Tuesday, July 11, 2006

The Wonderful World of Chain Emails...

Let's talk about this for a minute here. You get them all the time, sometimes you open them and sometimes you don't. Some are a waste of time but some are pretty interesting or just cute, like those self-help ones with the cute pictures of kids and dogs playing and beautiful landscapes. Now let's talk about this one particular chain email I got from a so-called "friend"of mine.
She sends out this email to all her friends about some kind of new type of breast cancer and the genious includes a highly graphic picture of what the breast looks like with this type of cancer, without warning you about what you are about to see!!! Fabulous right? Especially when the person that sent this to her is a doctor. You would think doctors would know better than to be sending out this kind of information, particularly because the picture is of a woman that died a couple of days ago from this type of terrible cancer. Show some respect for the dead, people!!!!!
You know a little warning as to what you're about to see might make it easier to bear, however I didn't understand the email since it talked about being aware of it, so you know. Like you can prevent it or something?? I didn't get it.
The point of all this and the reason why I'm so upset by it is, that it actually made me sick to my stomach, to the extreme that I fainted and hit my face on the floor. I actually lost conscience and began suffocating from looking at this picture!! I was so angry that I wanted to go over to the idiot that sent me that stupid email and hit them over the head with the computer.
It's like people don't seem to be affected by things anymore. Why would a doctor send something like that without proper warning, why would they send it out at all!!! What kind of prevention can there be, what am I gonna do now, check for spots on my breast? Believe me, from what I saw in that picture, I think that if I got it , I would definitely know!! God Forbid!!! ugggghh!!!

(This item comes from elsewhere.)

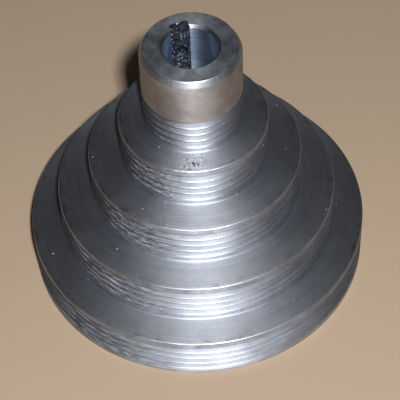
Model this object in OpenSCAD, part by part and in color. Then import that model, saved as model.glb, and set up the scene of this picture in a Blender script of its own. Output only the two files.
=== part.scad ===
// Built-up step pulley for a ribbed belt: four turned rings are stacked on a keyed hub sleeve and
// clamped against its shoulder by a slotted nut. Millimetres, +Z up the bore, origin at the centre
// of the base face, +Y towards the shaft keyway.

/* [Belt grooves] */
// Distance from one groove to the next
groove_pitch = 2.34; // [2.3:0.01:2.4]
// Grooves on each step
groove_count = 4; // [3:1:4]
// Angle between the two flanks of a groove
groove_angle = 40; // [38:1:42]
// Plain land above and below the grooves
land_w = 1.8; // [1.6:0.1:2.2]
// Radius on the crest of a rib
crest_r = 0.2; // [0.15:0.05:0.25]
// Radius in the bottom of a groove
root_r = 0.4; // [0.3:0.05:0.4]

/* [Steps] */
// Outer diameter of the hub and of the first step, cut in it
hub_d = 26; // [26:0.5:28]
// Outer diameter of the second step
second_d = 39.1; // [38:0.1:41]
// Outer diameter of the third step
third_d = 56.4; // [55:0.1:58]
// Outer diameter of the fourth step
fourth_d = 74.7; // [73:0.1:76]
// Outer diameter of the base step
base_d = 91.4; // [90:0.1:95]
// Chamfer on the upper rim of each ring
rim_break = 0.3; // [0.2:0.05:0.4]
// Height of the raised seat that the next ring stands on, and its corner radius
seat_h = 0.5; // [0.4:0.1:0.6]

/* [Hub] */
// Plain nose above the first step
nose_h = 12.2; // [11:0.2:14]
// Shaft bore
bore_d = 14; // [12:1:14]
// Chamfer at both ends of the bore
bore_chamfer = 0.7; // [0.5:0.1:0.8]
// Width of the keyway for the shaft key
keyway_w = 5; // [4:1:5]
// Depth of that keyway beyond the bore wall
keyway_h = 2.3; // [1.8:0.1:2.3]
// Chamfer on the nose, across the face
nose_chamfer_w = 1; // [0.8:0.1:1.2]
// Chamfer on the nose, along the axis
nose_chamfer_h = 1.8; // [1.4:0.1:2]

/* [Stack] */
// Outer diameter of the sleeve that carries the rings
sleeve_d = 22; // [22:0.1:22.4]
// Radial gap between pieces that slide together
fit_gap = 0.02; // [0.01:0.01:0.03]
// Width and height of the key between the sleeve and the rings
ring_key_w = 4; // [3:1:4]
// Diameter of the recess under the base
recess_d = 46; // [44:1:50]
// Depth of that recess
recess_h = 7.5; // [7.4:0.1:8]
// Outer diameter of the slotted nut
nut_d = 34; // [32:1:36]
// Thickness of the slotted nut
nut_h = 5.5; // [5:0.1:5.5]
// Thickness of the tab washer
washer_h = 1.2; // [1:0.1:1.3]

/* [Grub screws] */
// Thread diameter of both grub screws, drawn as a plain cylinder
grub_d = 4.9; // [3.9:0.1:4.9]
// Length of the screw that bears on the shaft key
key_grub_l = 4; // [3.5:0.5:4]
// Length of the screw that bears on the shaft
side_grub_l = 5; // [4:0.5:5]
// Width across the flats of the hex socket
grub_socket = 2.5; // [2:0.5:2.5]

/* [Hidden] */
$fn = 180;
arc_steps = 4;                       // straight parts along each small arc of an outline
over = 1;                            // how far a cutter runs past the face that it cuts

flank = groove_angle / 2;
groove_h = (groove_pitch / 2 * cos(flank) - crest_r - root_r) / sin(flank) + crest_r + root_r;
step_h = groove_count * groove_pitch + 2 * land_w;
total_h = 5 * step_h + nose_h;
seam_break = 0.12;                   // chamfer on the lower rim of each ring, the seam's fine line

sleeve_end = 0.4;                    // the sleeve's lower end, just above the base face
thread_d = sleeve_d - 0.65;          // pitch diameter of the one-millimetre thread under the nut
thread_top = recess_h + 1;           // the thread runs just past the washer
nut_z = recess_h - washer_h - nut_h;
nut_slot_w = 4;
nut_slot_h = 2;
slot_floor_r = nut_d / 2 - nut_slot_h;

key_slot_r = sleeve_d / 2 - 2.5;     // floor of the slot in the sleeve
key_top_gap = 0.3;                   // air between the key and the floor of the rings' slots
key_z = recess_h + 0.7;
key_l = 42;
ring_slot_r = key_slot_r + ring_key_w + key_top_gap;

washer_r = slot_floor_r + 1.6;       // round body of the washer
tab_r = washer_r + 3.4;              // reach of its flat tabs
tab_w = nut_slot_w - 0.3;
tab_count = 9;                       // one of them is bent down into a slot of the nut

grub_gap = 0.05;                     // radial clearance of a grub screw in its hole
grub_z = total_h - 11;
grub_chamfer = 0.35;
grub_socket_h = 2;
hole_mouth = 0.35;                   // countersink at the mouth of a screw hole
shaft_key_r = bore_d / 2 + keyway_h - 0.3;   // top of the shaft key that the first screw bears on

// Points along an arc about [x, y], from angle a0 to angle a1
function arc(x, y, r, a0, a1, n = arc_steps) =
    [for (i = [0:n]) let (a = a0 + (a1 - a0) * i / n) [x + r * cos(a), y + r * sin(a)]];

// One groove from the crest above it to the crest below it, centred at height z
function groove(r, z) = concat(
    arc(r - crest_r, z + groove_pitch / 2, crest_r, 0, flank - 90, 2),
    arc(r - groove_h + root_r, z, root_r, 90 + flank, 270 - flank),
    arc(r - crest_r, z - groove_pitch / 2, crest_r, 90 - flank, 0, 2));

// All grooves of a step of radius r whose upper edge is at height z, from the top down
function grooves(r, z) =
    [for (i = [0:groove_count - 1]) each groove(r, z - land_w - (i + 0.5) * groove_pitch)];

// Outline of a ring between z0 and z1, with a seat of radius seat_r on top and a recess beneath
function ring_outline(r, z0, z1, seat_r, foot_r, foot_h) = concat(
    [[sleeve_d / 2 + fit_gap, z0 + foot_h], [sleeve_d / 2 + fit_gap, z1 + seat_h]],
    arc(seat_r + seat_h, z1 + seat_h, seat_h, 180, 270),
    [[r - rim_break, z1], [r, z1 - rim_break]],
    grooves(r, z1),
    [[r, z0 + seam_break], [r - seam_break, z0]],
    foot_h > 0 ? [[foot_r, z0], [foot_r, z0 + foot_h]] : []);

// A ring for one step; level 0 is the base, and each ring above stands on the seat below it
module step_ring(d, level, next_d) {
    z0 = level == 0 ? 0 : level * step_h + seat_h;
    z1 = (level + 1) * step_h;
    difference() {
        rotate_extrude()
            polygon(ring_outline(d / 2, z0, z1, next_d / 2, recess_d / 2, level == 0 ? recess_h : 0));
        translate([-ring_key_w / 2 - fit_gap, -ring_slot_r, z0 - over])
            cube([ring_key_w + 2 * fit_gap, ring_slot_r, z1 - z0 + seat_h + 2 * over]);
    }
}

function hub_outline() = concat(
    [[bore_d / 2 + bore_chamfer, sleeve_end], [bore_d / 2, sleeve_end + bore_chamfer],
     [bore_d / 2, total_h - bore_chamfer], [bore_d / 2 + bore_chamfer, total_h],
     [hub_d / 2 - nose_chamfer_w, total_h], [hub_d / 2, total_h - nose_chamfer_h]],
    grooves(hub_d / 2, 5 * step_h),
    [[hub_d / 2, 4 * step_h + seat_h + seam_break], [hub_d / 2 - seam_break, 4 * step_h + seat_h],
     [sleeve_d / 2, 4 * step_h + seat_h], [sleeve_d / 2, thread_top],
     [thread_d / 2, thread_top], [thread_d / 2, sleeve_end + bore_chamfer],
     [thread_d / 2 - bore_chamfer, sleeve_end]]);

// A tapped hole along +Y, from the middle of the bore out through the nose
module grub_hole() {
    hole_r = grub_d / 2 + grub_gap;
    translate([0, 0, grub_z]) rotate([-90, 0, 0]) {
        cylinder(h = hub_d, r = hole_r, $fn = 48);
        translate([0, 0, hub_d / 2 - 2 * hole_mouth])
            cylinder(h = 4 * hole_mouth, r1 = hole_r - hole_mouth, r2 = hole_r + 3 * hole_mouth, $fn = 48);
    }
}

module hub_sleeve() {
    color("#b4b8bd") difference() {
        rotate_extrude() polygon(hub_outline());
        translate([-keyway_w / 2, 0, -over])
            cube([keyway_w, bore_d / 2 + keyway_h, total_h + 2 * over]);
        translate([-ring_key_w / 2, -sleeve_d, sleeve_end - over])
            cube([ring_key_w, sleeve_d - key_slot_r, key_z + key_l - sleeve_end + over]);
        grub_hole();
        rotate([0, 0, -90]) grub_hole();
    }
}

module second_step_ring() { color("#aeb2b8") step_ring(second_d, 3, hub_d); }

module third_step_ring() { color("#a9adb4") step_ring(third_d, 2, second_d); }

module fourth_step_ring() { color("#a4a9b0") step_ring(fourth_d, 1, third_d); }

module base_step_ring() { color("#a0a5ac") step_ring(base_d, 0, fourth_d); }

// Square key that makes the rings turn with the sleeve
module ring_key() {
    w = ring_key_w - 2 * fit_gap;
    color("#8f949a") translate([-w / 2, -key_slot_r - ring_key_w, key_z]) cube([w, ring_key_w, key_l]);
}

// Washer with flat tabs, an inner tongue in the sleeve's slot and one tab bent into the nut
module tab_washer() {
    inner_r = sleeve_d / 2 + 0.1;
    tongue_w = ring_key_w - 0.3;
    color("#9a9c98") {
        translate([0, 0, recess_h - washer_h]) linear_extrude(washer_h) {
            difference() {
                union() {
                    circle(r = washer_r);
                    for (i = [1:tab_count - 1]) rotate(i * 360 / tab_count)
                        translate([0, -tab_w / 2]) square([tab_r, tab_w]);
                }
                circle(r = inner_r);
            }
            translate([-tongue_w / 2, -inner_r - over]) square([tongue_w, inner_r + over - key_slot_r - 0.3]);
        }
        translate([washer_r - washer_h, -tab_w / 2, nut_z + 2])
            cube([washer_h, tab_w, recess_h - washer_h - nut_z - 2 + washer_h / 2]);
    }
}

// Round nut with four spanner slots
module lock_nut() {
    chamfer = 0.5;
    hole_r = thread_d / 2 + fit_gap;
    color("#8b8e92") difference() {
        rotate_extrude() polygon([
            [hole_r, nut_z + chamfer], [hole_r + chamfer, nut_z],
            [nut_d / 2 - chamfer, nut_z], [nut_d / 2, nut_z + chamfer],
            [nut_d / 2, nut_z + nut_h - chamfer], [nut_d / 2 - chamfer, nut_z + nut_h],
            [hole_r, nut_z + nut_h]]);
        for (i = [0:3]) rotate(i * 90)
            translate([slot_floor_r, -nut_slot_w / 2, nut_z - over])
                cube([nut_slot_h + over, nut_slot_w, nut_h + 2 * over]);
    }
}

// Hex socket grub screw along +Y with its tip at radius tip_r
module grub_screw(tip_r, l) {
    translate([0, tip_r, grub_z]) rotate([-90, 0, 0]) difference() {
        rotate_extrude($fn = 48) polygon([
            [0, 0], [grub_d / 2 - grub_chamfer, 0], [grub_d / 2, grub_chamfer],
            [grub_d / 2, l - grub_chamfer], [grub_d / 2 - grub_chamfer, l], [0, l]]);
        translate([0, 0, l - grub_socket_h])
            cylinder(h = grub_socket_h + over, d = grub_socket / cos(30), $fn = 6);
    }
}

module key_grub_screw() { color("#3b3c3f") grub_screw(shaft_key_r, key_grub_l); }

module side_grub_screw() { color("#3b3c3f") rotate([0, 0, -90]) grub_screw(bore_d / 2 + 0.05, side_grub_l); }

hub_sleeve();
second_step_ring();
third_step_ring();
fourth_step_ring();
base_step_ring();
ring_key();
tab_washer();
lock_nut();
key_grub_screw();
side_grub_screw();
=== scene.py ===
import math

import bmesh
import bpy
import numpy as np
from mathutils import Matrix, Vector


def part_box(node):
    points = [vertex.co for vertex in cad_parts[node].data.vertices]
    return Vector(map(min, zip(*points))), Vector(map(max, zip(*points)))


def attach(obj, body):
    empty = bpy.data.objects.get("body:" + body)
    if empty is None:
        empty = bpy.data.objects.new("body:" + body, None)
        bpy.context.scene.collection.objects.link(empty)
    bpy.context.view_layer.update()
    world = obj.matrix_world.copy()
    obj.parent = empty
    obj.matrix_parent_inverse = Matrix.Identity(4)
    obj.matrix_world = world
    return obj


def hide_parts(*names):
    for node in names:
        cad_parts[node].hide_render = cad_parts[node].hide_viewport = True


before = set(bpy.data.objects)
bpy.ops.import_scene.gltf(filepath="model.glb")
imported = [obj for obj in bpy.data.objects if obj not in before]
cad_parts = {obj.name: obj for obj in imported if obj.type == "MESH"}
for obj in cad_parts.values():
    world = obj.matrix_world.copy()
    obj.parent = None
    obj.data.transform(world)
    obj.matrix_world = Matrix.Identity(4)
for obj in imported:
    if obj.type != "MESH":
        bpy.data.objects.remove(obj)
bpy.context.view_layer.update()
mm = 0.001
half = math.pi / 2
wearReach = 1.1  # mm from a rim
scene = bpy.context.scene
print("frame loaded:", ", ".join(sorted(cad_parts)))


# A lathe outline is a list of rows (radius, height, finish) in mm, and each number may vary with the angle.

def arc(r, z, radius, start, end, steps):  # points on an arc of the outline, angles in degrees
    return [(r + radius * math.cos(a), z + radius * math.sin(a))
            for a in np.radians(np.linspace(start, end, steps + 1))]


def between(a, b, steps):  # points from a to b, without a and b
    return [(a[0] + (b[0] - a[0]) * i / steps, a[1] + (b[1] - a[1]) * i / steps) for i in range(1, steps)]


def named(points, finish):
    return [(r, z, finish) for r, z in points]


def smoothNoise(rng, shape, lengths):  # noise from -1 to 1, blurred over so many cells along each side
    noise = rng.standard_normal(shape)
    for side, length in enumerate(lengths):
        keep = np.exp(-2 * (math.pi * np.fft.fftfreq(shape[side]) * length / 2) ** 2)
        keep = keep.reshape([-1 if s == side else 1 for s in range(len(shape))])
        noise = np.real(np.fft.ifft(np.fft.fft(noise, axis=side) * keep, axis=side))
    return noise / np.abs(noise).max()


def around(count, dense=()):  # angles all round, and closer ones between each pair (from, to, step) in degrees
    angles = [np.arange(count) * 2 * math.pi / count]
    angles += [np.radians(np.arange(a, b, step)) % (2 * math.pi) for a, b, step in dense]
    angles = np.sort(np.concatenate(angles))
    return angles[np.diff(np.append(angles, angles[0] + 2 * math.pi)) > 5e-4]


def slotRadius(angles, towards, halfWidth, floor, soft):  # how far a keyway reaches from the axis at each angle
    off = (angles - towards + math.pi) % (2 * math.pi) - math.pi
    ahead = np.abs(off) < half * 0.9
    side = np.where(ahead, halfWidth / np.maximum(np.abs(np.sin(off)), 1e-3), 0)
    back = np.where(ahead, floor / np.maximum(np.cos(off), 1e-2), 0)
    blend = np.clip(0.5 + 0.5 * (back - side) / soft, 0, 1)
    return back * (1 - blend) + side * blend - soft * blend * (1 - blend)


def dents(angles, seed, count, deep, wide):  # knocks along a rim, as a depth at each angle; wide in radians
    rng = np.random.default_rng(seed)
    depth = np.zeros(len(angles))
    for place, size, spread in zip(rng.uniform(0, 2 * math.pi, count), rng.uniform(0.3, 1, count),
                                   rng.uniform(0.4, 1, count)):
        off = (angles - place + math.pi) % (2 * math.pi) - math.pi
        depth += deep * size * np.exp(-0.5 * (off / (wide * spread)) ** 2)
    return depth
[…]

It's like morbidity is so raw and out there now that for people to be actually affected by something it has to be extremely graphic or disgustingly explicit, like the picture I'm talking about. The best of it all is, that my "friend" is a teacher!!! Now you would think there is a brain operating in that head and actually thinking that this might be a little inappropriate for her to send out, but, no... there's always that little devil that whispers in your ear and says, "yeah, yeah, do it! who cares if it's too much for them to handle!"
I'm so mad. Am I overreacting??

Tuesday, July 04, 2006

Working Girl

Ok, the fun is over, I start tutoring this week. My first two tutorings start today. Some people think that I'm out of my mind for doing this, but I already did my numbers and by tutoring, I'm going to be making more than I was making in my last job. Not to mention that I don't have the pressure of writing reports, handing in lesson plans, dealing with nasty parents, inept bosses, disrespectful kids or having to handle a class of loud, wild and obnoxious little brats. But the most important thing is that I get to handle my working hours and if I can't make it to a class because I'm sick or I just don't feel like it, then I just cancel and no pressure. That is worth more than the best paying teaching job there is (I should know, I had that job for three months!!)
You know when they say money is not everything, I have come to the realization that is true. While I was making a lot of money, I was always moody and mean and nasty to people. It's amazing, now that I quit I feel so much better, like a weight has been lifted and I intend to keep it that way for as long as possible. I'm definitely not a pleasant person when I'm in one of my moods and I'm usually in a good mood, but for the last six months or so, not even I could stand me. Always barking at people and very intolerant. That's not how I want to go around, I'm a nice person, generally speaking and I feel awful when I act like that.